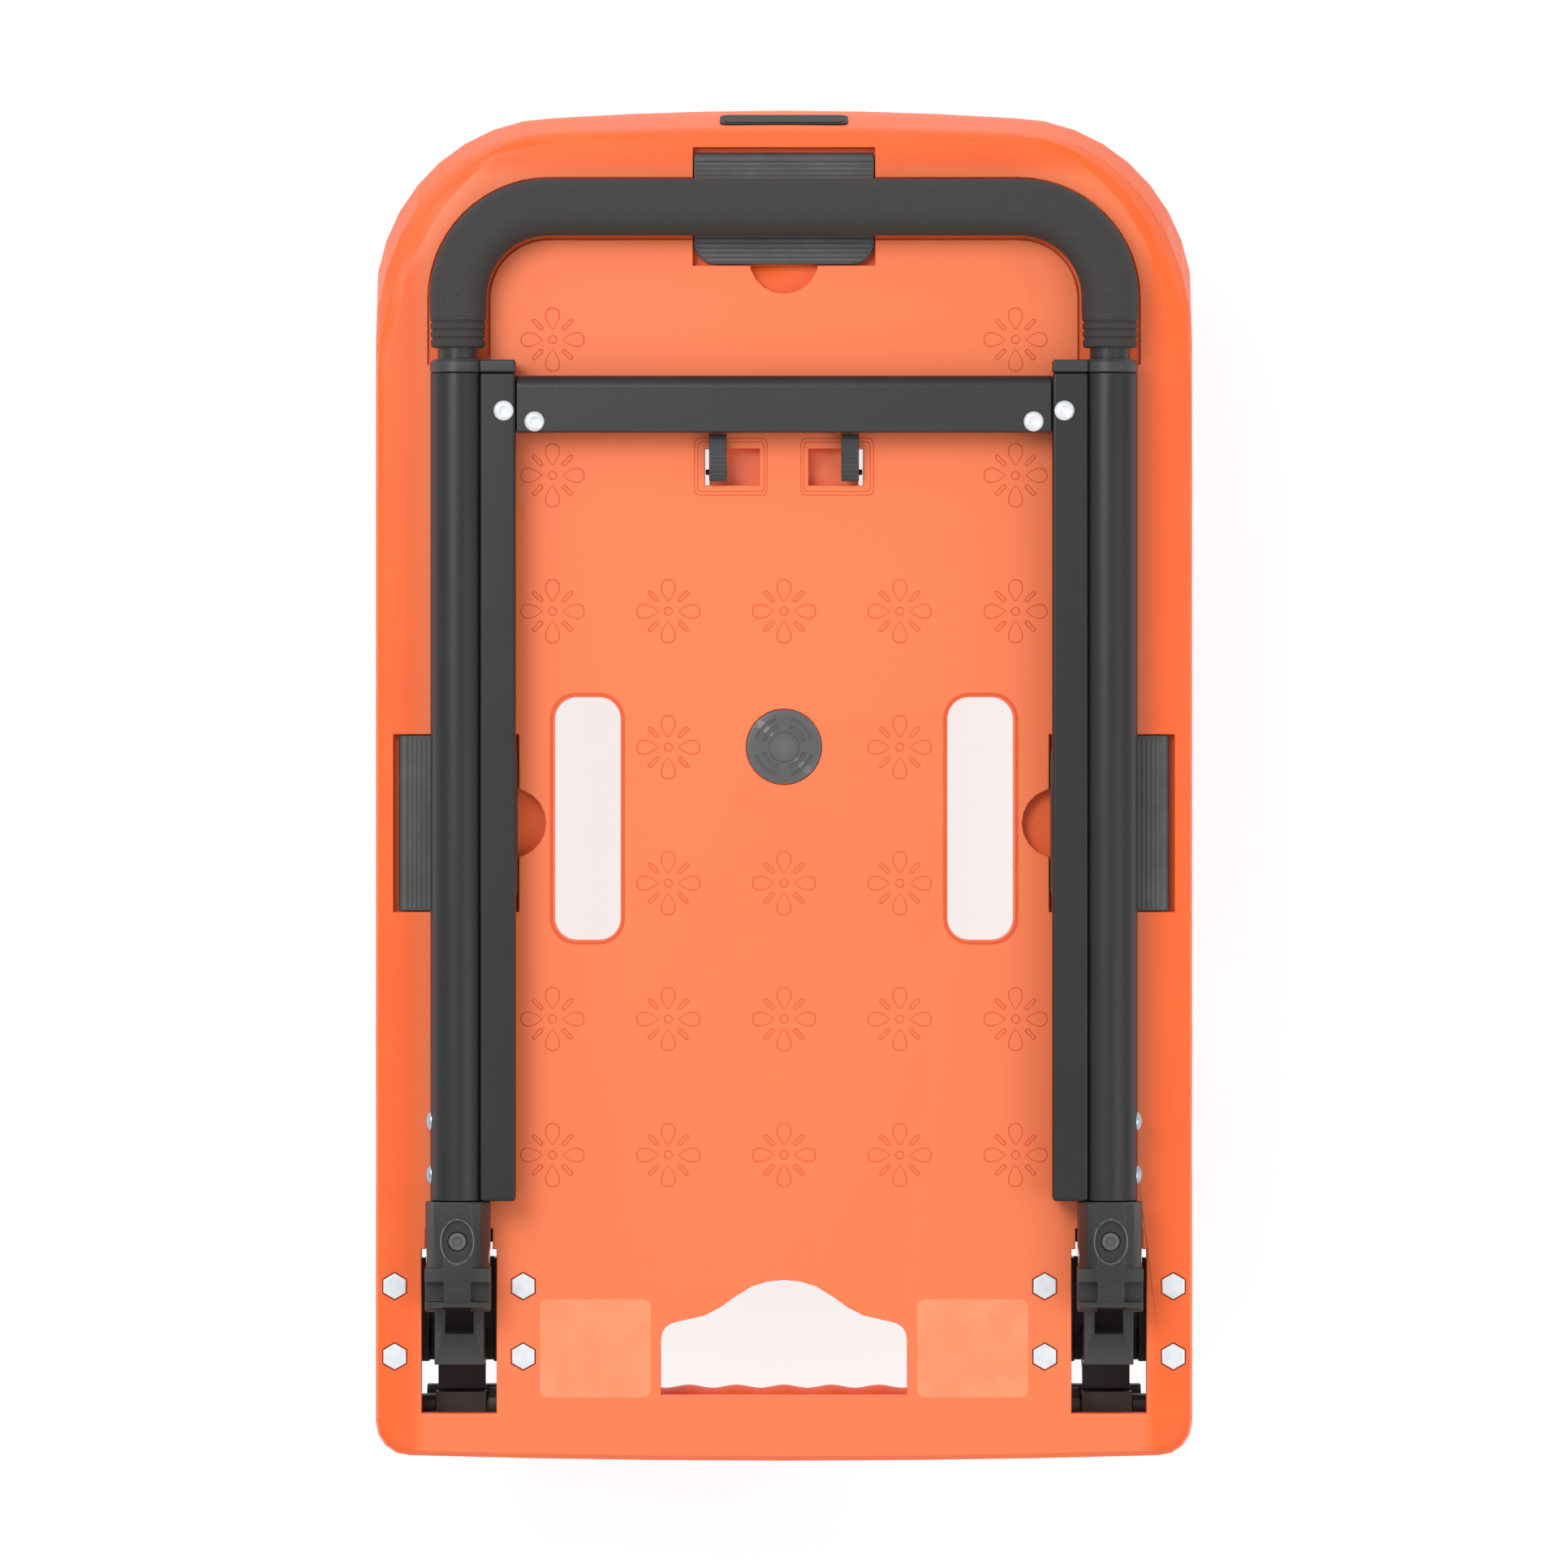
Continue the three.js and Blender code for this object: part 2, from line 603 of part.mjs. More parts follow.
function crossbar() {
  const half = railX + barX[0] - clearance;
  const round = 7;
  const profile = new THREE.Shape();
  profile.moveTo(crossbarY[0], -8);
  profile.lineTo(crossbarY[1] - round, -8);
  profile.absarc(crossbarY[1] - round, -1, round, -Math.PI / 2, 0);
  profile.lineTo(crossbarY[1], 1);
  profile.absarc(crossbarY[1] - round, 1, round, 0, Math.PI / 2);
  profile.lineTo(crossbarY[0], 8);
  return slab('yz', profile, [-half, half], 4);
}

// The joint piece between bracket and tube: a slot for the bracket's lug, a recess with a button,
// and notches that the lock slide's prongs reach for.
function knuckle() {
  const rear = hingeY - knuckleRear;
  const nose = 12;
  const levels = [-15.3, 16];
  const lugHalf = 7;
  const lugRadius = pinRadius + 7.3;
  const profile = new THREE.Shape();
  profile.moveTo(tubeHeel - clearance, levels[0]);
  profile.lineTo(tubeHeel - clearance, levels[1]);
  profile.lineTo(rear + nose, levels[1]);
  profile.absarc(rear + nose, levels[1] - nose, nose, Math.PI / 2, Math.PI);
  profile.lineTo(rear, nose + levels[0]);
  profile.absarc(rear + nose, nose + levels[0], nose, Math.PI, Math.PI * 1.5);
  const socket = join(
    rod('y', knuckleHalf, [rear - 5, tubeHeel + 5], [0, 0], 16),
    block([-knuckleHalf, knuckleHalf], [rear - 5, hingeY - 6], [-17, 17]),
  );
  const body = slab('yz', profile, [-20, 20], 5).intersect(socket);
  const plug = rod('y', innerTubeRadius - clearance, [tubeHeel - 4, tubeHeel + 34], [0, 0], 12);
  const lugRoom = [
    block([-lugHalf, lugHalf], [rear - 5, hingeY], [-20, hingeBelow + lugRadius]),
    rod('x', lugRadius, [-lugHalf, lugHalf], [hingeY, hingeBelow], 16),
    block([-lugHalf, lugHalf], [hingeY - 5, hingeY + lugRadius - 0.1], [-20, hingeBelow]),
  ];
  const notches = [1, -1].map((side) => block(
    mirrored([lugHalf + 0.4, 20], side), [hingeY - 24.2, hingeY - 13.6], [8.5, 20],
  ));
  const recess = new THREE.Shape();
  recess.absellipse(0, buttonY, 8.6, 12, 0, Math.PI * 2, false, 0);
  return cut(
    join(body, plug),
    ...lugRoom,
    ...notches,
    slab('xy', recess, [13.4, 20], 6),
    rod('z', bore(buttonRadius), [hingeBelow + 8, 20], [0, buttonY], 12),
    rod('x', bore(pinRadius), [-30, 30], [hingeY, hingeBelow], 12),
  );
}

function lockButton() {
  const profile = [
    [0, 0], [buttonRadius, 0], [buttonRadius, 4.2], [buttonRadius - 0.8, 5], [0, 5],
  ];
  return turned('z', profile, [0, 0], 12);
}

const hoopSides = 12;             // facets of the handle's inner tube, and of the foam's bore
function upperTube() {
  const path = hoopPath(railX, halfLength - legReach, gripY, gripBend);
  const hollow = hoopPath(railX, halfLength - legReach - 5, gripY, gripBend);
  const tube = sweep(path, innerTubeRadius, hoopSides);
  return cut(tube, sweep(hollow, innerTubeRadius - tubeWall, hoopSides));
}

function foamGrip() {
  const path = hoopPath(railX, halfLength - foamStart, gripY, gripBend);
  const hollow = hoopPath(railX, halfLength - foamStart - 5, gripY, gripBend);
  const sleeve = sweep(path, foamRadius, 16);
  return cut(sleeve, sweep(hollow, bore(innerTubeRadius) + 0.1, hoopSides));
}

// ---------- folding wheel beams, measured from their pivot axis, inboard side at -X ----------
const housingRadius = 14.8;
const beamBlock = { x: [-39.7, -15], z: [-15.5, 15.5] };
const mountX = [-43, -21];
const mountZ = 19;
const frontHousing = {
  stem: frontStemY,
  y: [frontStemY - 57.1, frontStemY + 46.7],
  block: [frontStemY - 46.5, frontStemY + 46.5],
};
const rearHousing = {
  stem: rearStemY,
  y: [rearStemY - 49.7, rearStemY + 46],
  block: [rearStemY - 44, rearStemY + 42],
};
const frontMountY = [frontStemY - 41.5, frontStemY + 43.2];
const rearMountY = [rearStemY - 42, rearStemY + 42];
const dogBore = 11.1;             // round counterbore that the dog's tongue lies in

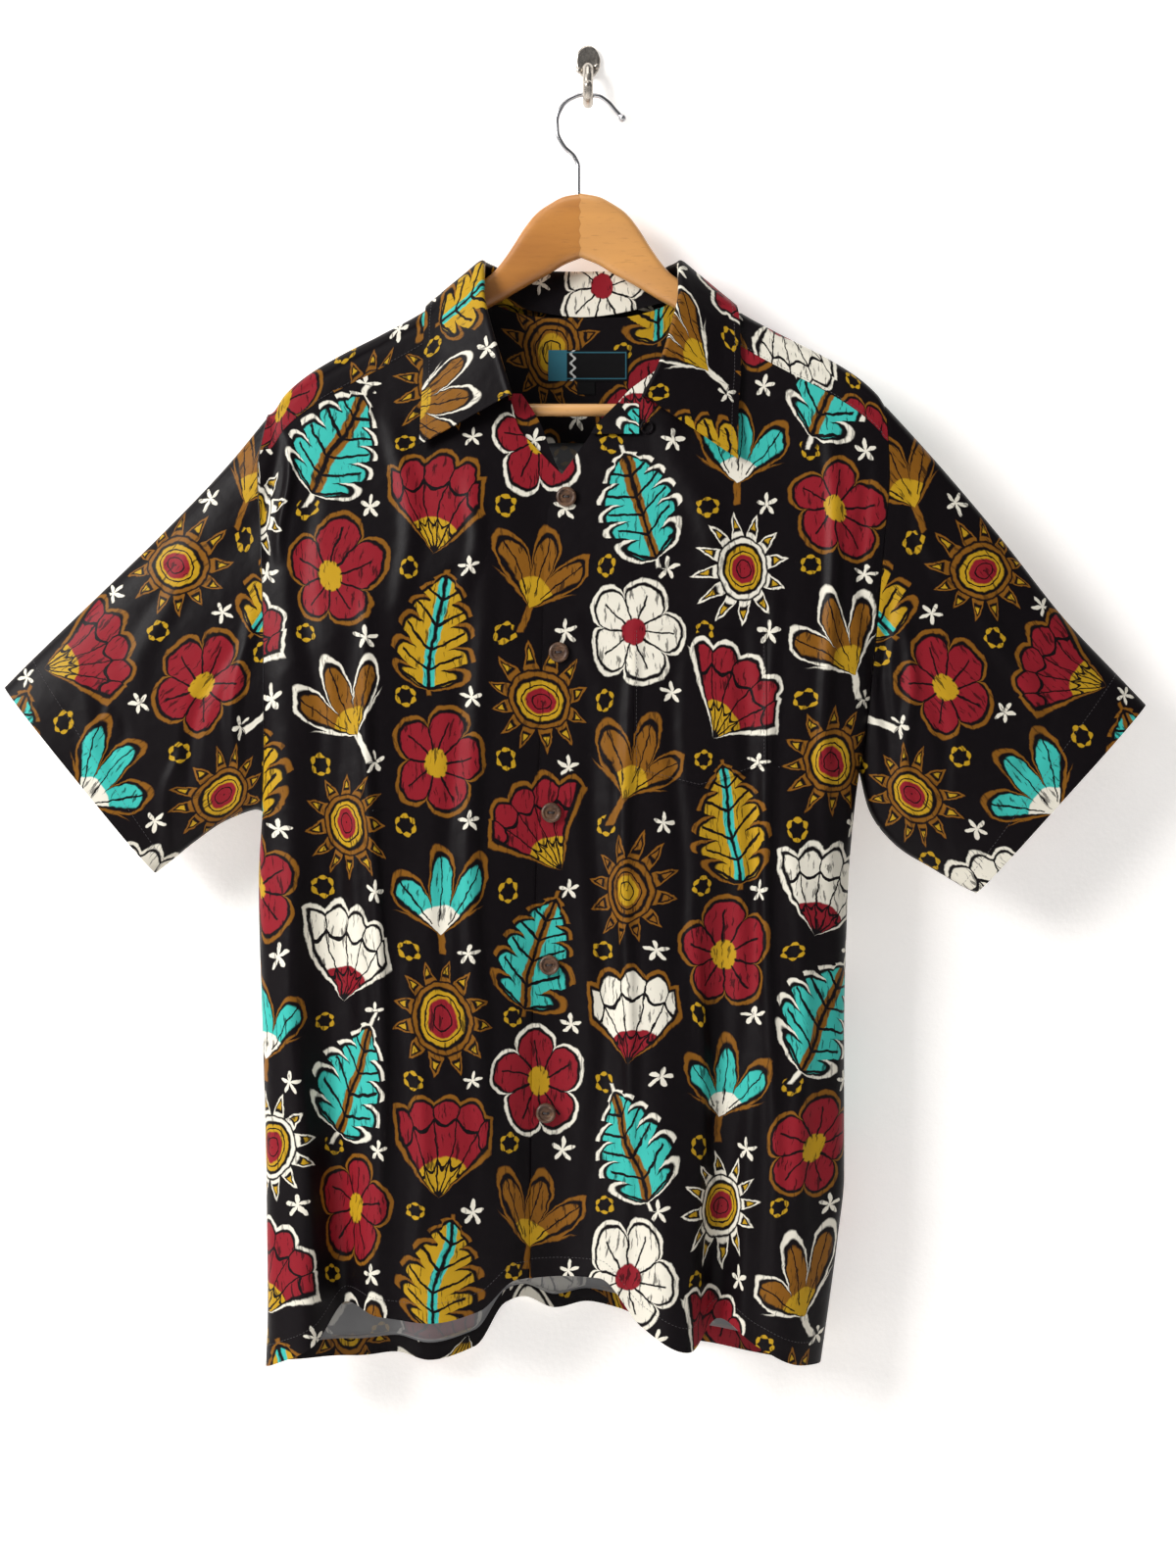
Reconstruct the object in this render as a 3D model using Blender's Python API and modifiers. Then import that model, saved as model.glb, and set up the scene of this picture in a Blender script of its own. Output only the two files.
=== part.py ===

■ PROBLEM REQUIREMENTS
Print the material above once more, exactly.

■ RIGHT ANSWER
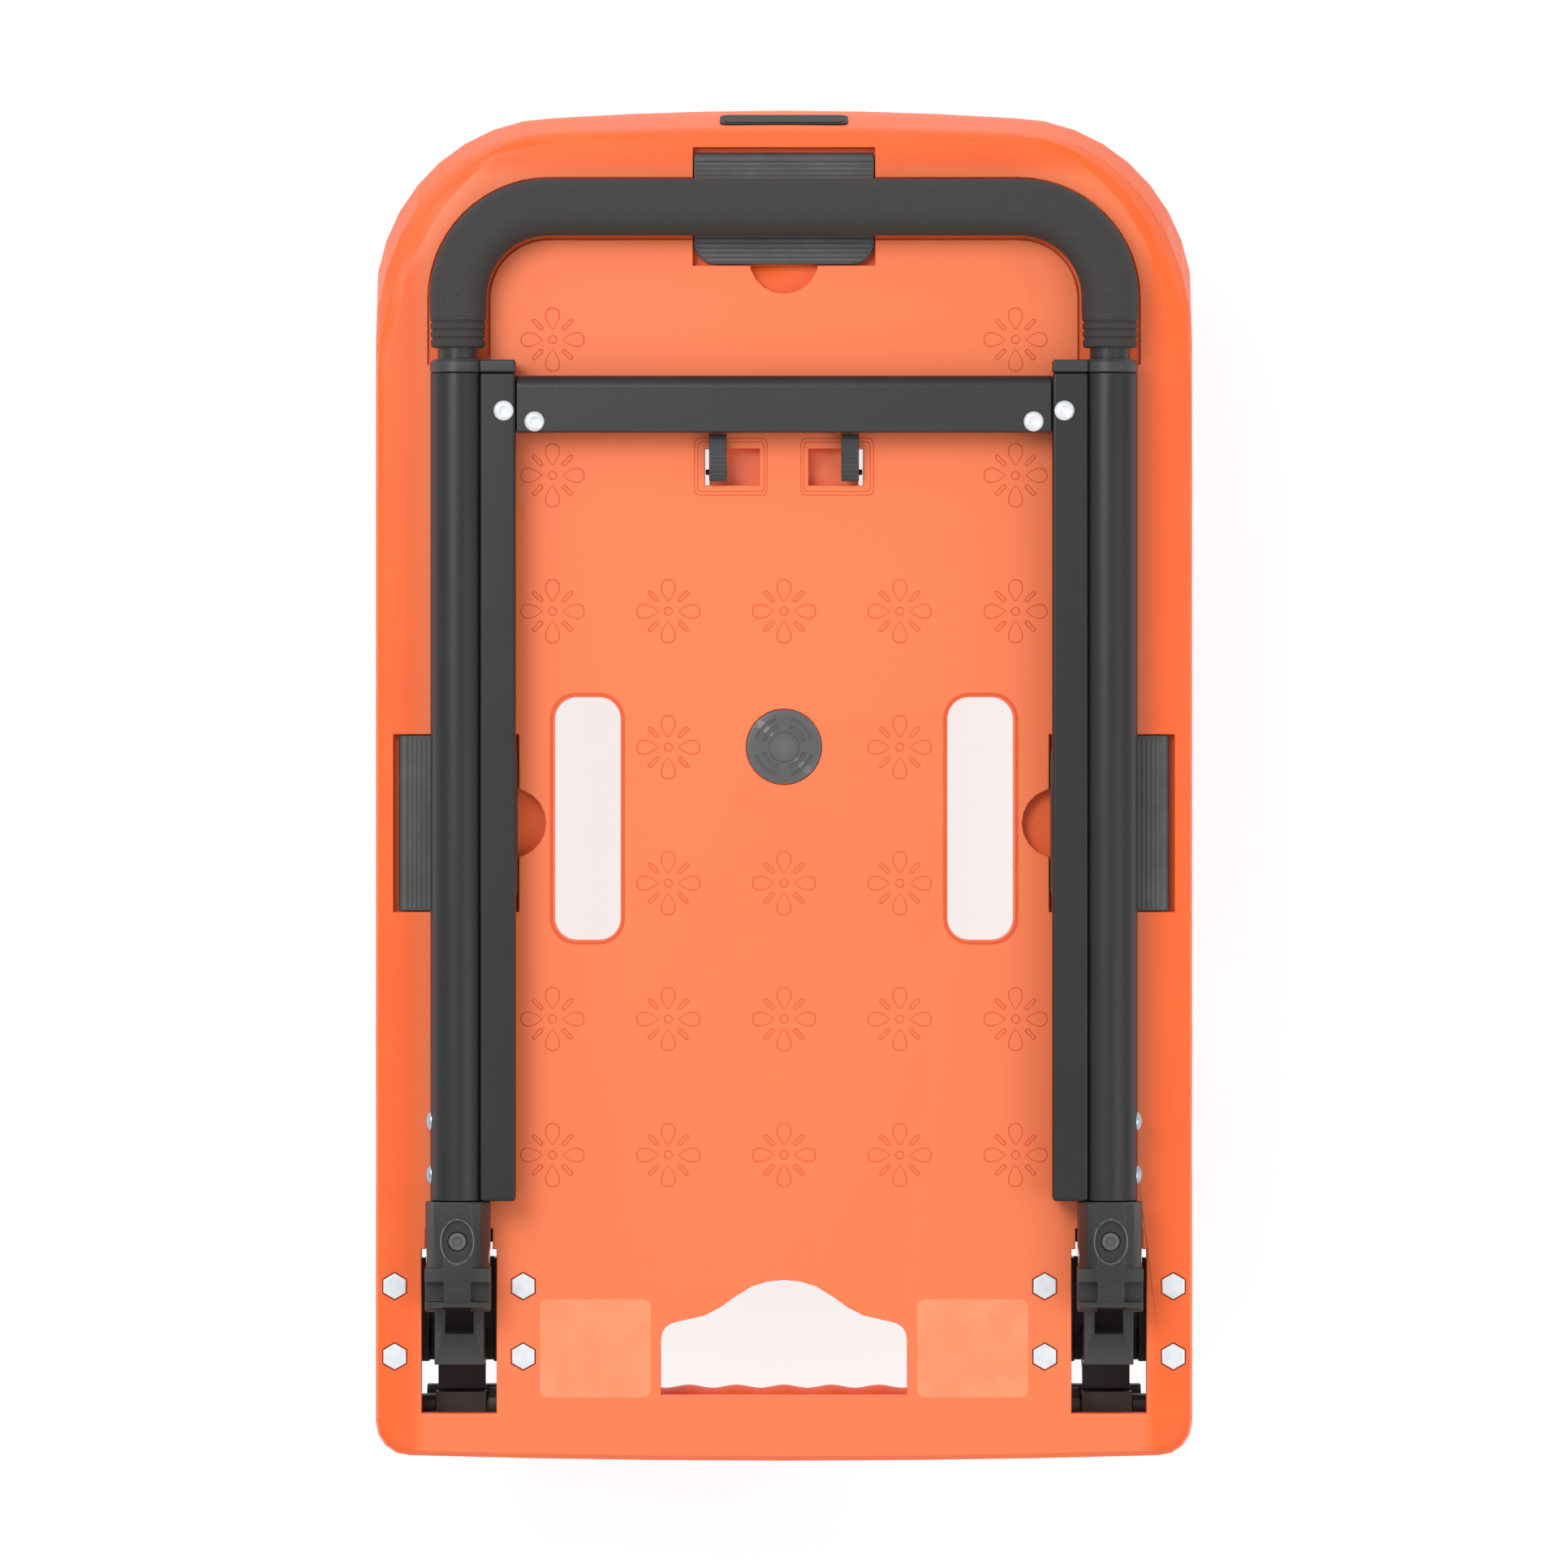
Continue the three.js and Blender code for this object: part 2, from line 603 of part.mjs. More parts follow.
function crossbar() {
  const half = railX + barX[0] - clearance;
  const round = 7;
  const profile = new THREE.Shape();
  profile.moveTo(crossbarY[0], -8);
  profile.lineTo(crossbarY[1] - round, -8);
  profile.absarc(crossbarY[1] - round, -1, round, -Math.PI / 2, 0);
  profile.lineTo(crossbarY[1], 1);
  profile.absarc(crossbarY[1] - round, 1, round, 0, Math.PI / 2);
  profile.lineTo(crossbarY[0], 8);
  return slab('yz', profile, [-half, half], 4);
}

// The joint piece between bracket and tube: a slot for the bracket's lug, a recess with a button,
// and notches that the lock slide's prongs reach for.
function knuckle() {
  const rear = hingeY - knuckleRear;
  const nose = 12;
  const levels = [-15.3, 16];
  const lugHalf = 7;
  const lugRadius = pinRadius + 7.3;
  const profile = new THREE.Shape();
  profile.moveTo(tubeHeel - clearance, levels[0]);
  profile.lineTo(tubeHeel - clearance, levels[1]);
  profile.lineTo(rear + nose, levels[1]);
  profile.absarc(rear + nose, levels[1] - nose, nose, Math.PI / 2, Math.PI);
  profile.lineTo(rear, nose + levels[0]);
  profile.absarc(rear + nose, nose + levels[0], nose, Math.PI, Math.PI * 1.5);
  const socket = join(
    rod('y', knuckleHalf, [rear - 5, tubeHeel + 5], [0, 0], 16),
    block([-knuckleHalf, knuckleHalf], [rear - 5, hingeY - 6], [-17, 17]),
  );
  const body = slab('yz', profile, [-20, 20], 5).intersect(socket);
  const plug = rod('y', innerTubeRadius - clearance, [tubeHeel - 4, tubeHeel + 34], [0, 0], 12);
  const lugRoom = [
    block([-lugHalf, lugHalf], [rear - 5, hingeY], [-20, hingeBelow + lugRadius]),
    rod('x', lugRadius, [-lugHalf, lugHalf], [hingeY, hingeBelow], 16),
    block([-lugHalf, lugHalf], [hingeY - 5, hingeY + lugRadius - 0.1], [-20, hingeBelow]),
  ];
  const notches = [1, -1].map((side) => block(
    mirrored([lugHalf + 0.4, 20], side), [hingeY - 24.2, hingeY - 13.6], [8.5, 20],
  ));
  const recess = new THREE.Shape();
  recess.absellipse(0, buttonY, 8.6, 12, 0, Math.PI * 2, false, 0);
  return cut(
    join(body, plug),
    ...lugRoom,
    ...notches,
    slab('xy', recess, [13.4, 20], 6),
    rod('z', bore(buttonRadius), [hingeBelow + 8, 20], [0, buttonY], 12),
    rod('x', bore(pinRadius), [-30, 30], [hingeY, hingeBelow], 12),
  );
}

function lockButton() {
  const profile = [
    [0, 0], [buttonRadius, 0], [buttonRadius, 4.2], [buttonRadius - 0.8, 5], [0, 5],
  ];
  return turned('z', profile, [0, 0], 12);
}

const hoopSides = 12;             // facets of the handle's inner tube, and of the foam's bore
function upperTube() {
  const path = hoopPath(railX, halfLength - legReach, gripY, gripBend);
  const hollow = hoopPath(railX, halfLength - legReach - 5, gripY, gripBend);
  const tube = sweep(path, innerTubeRadius, hoopSides);
  return cut(tube, sweep(hollow, innerTubeRadius - tubeWall, hoopSides));
}

function foamGrip() {
  const path = hoopPath(railX, halfLength - foamStart, gripY, gripBend);
  const hollow = hoopPath(railX, halfLength - foamStart - 5, gripY, gripBend);
  const sleeve = sweep(path, foamRadius, 16);
  return cut(sleeve, sweep(hollow, bore(innerTubeRadius) + 0.1, hoopSides));
}

// ---------- folding wheel beams, measured from their pivot axis, inboard side at -X ----------
const housingRadius = 14.8;
const beamBlock = { x: [-39.7, -15], z: [-15.5, 15.5] };
const mountX = [-43, -21];
const mountZ = 19;
const frontHousing = {
  stem: frontStemY,
  y: [frontStemY - 57.1, frontStemY + 46.7],
  block: [frontStemY - 46.5, frontStemY + 46.5],
};
const rearHousing = {
  stem: rearStemY,
  y: [rearStemY - 49.7, rearStemY + 46],
  block: [rearStemY - 44, rearStemY + 42],
};
const frontMountY = [frontStemY - 41.5, frontStemY + 43.2];
const rearMountY = [rearStemY - 42, rearStemY + 42];
const dogBore = 11.1;             // round counterbore that the dog's tongue lies in

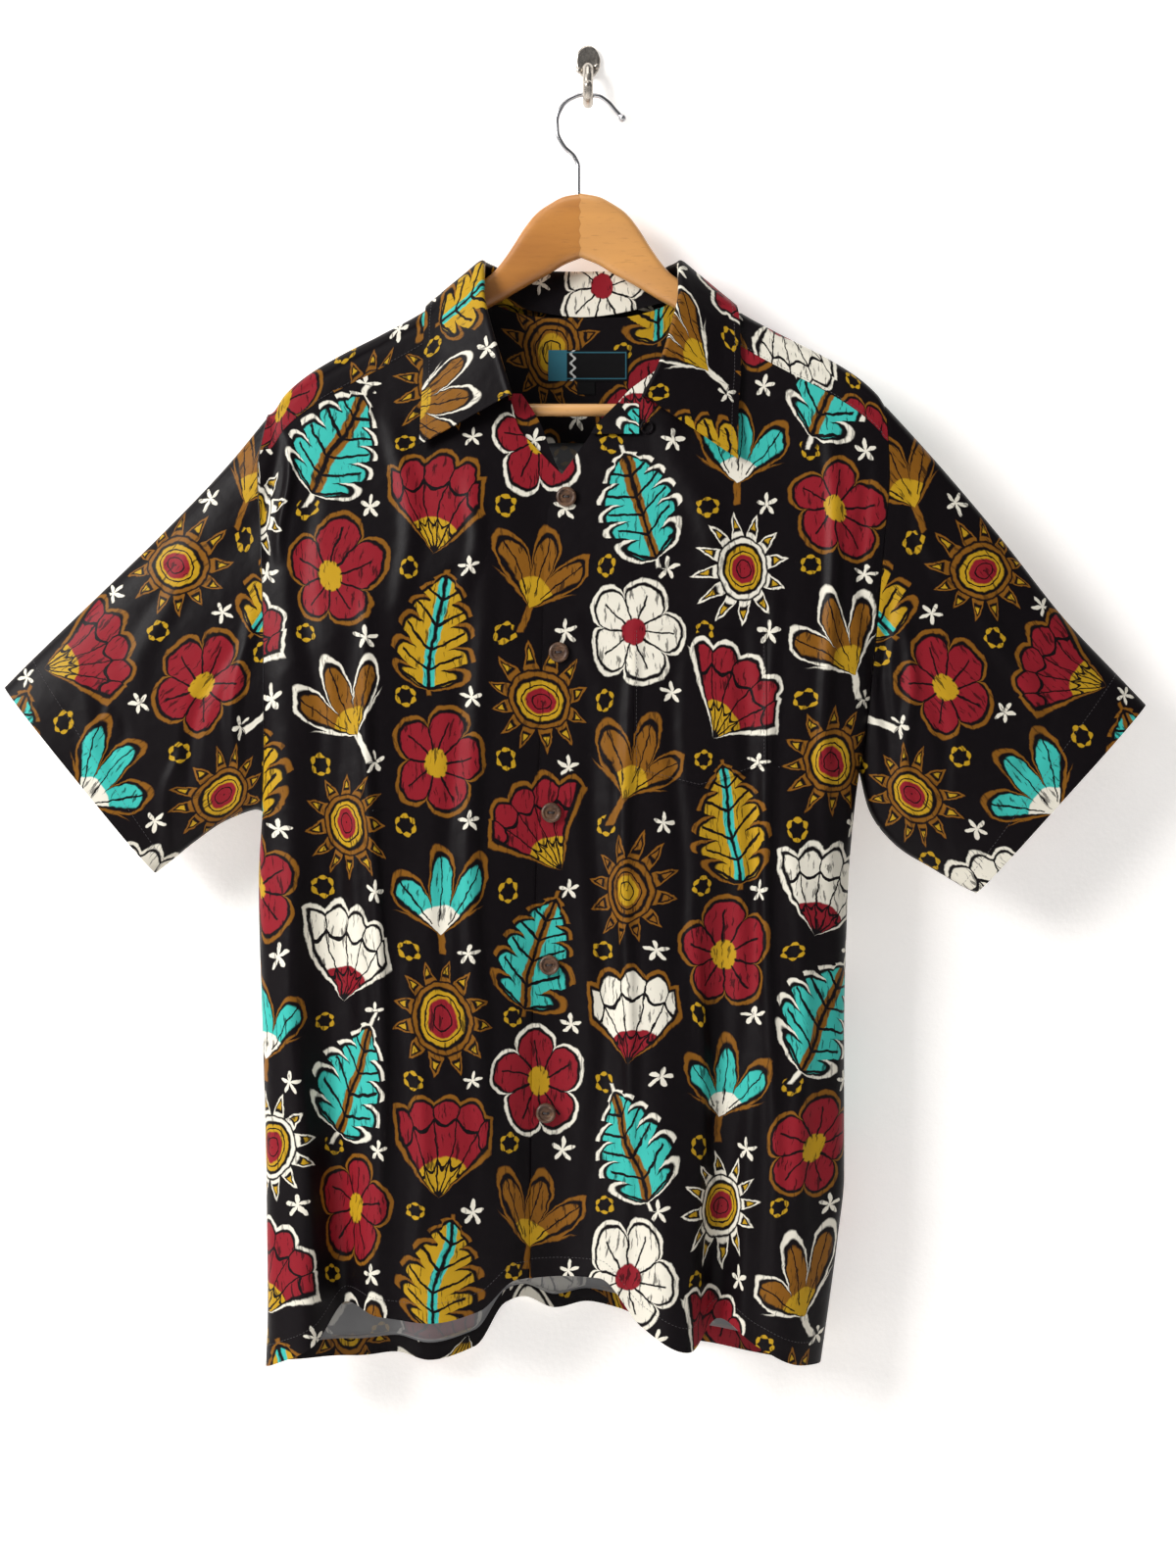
Reconstruct the object in this render as a 3D model using Blender's Python API and modifiers. Then import that model, saved as model.glb, and set up the scene of this picture in a Blender script of its own. Output only the two files.
=== part.py ===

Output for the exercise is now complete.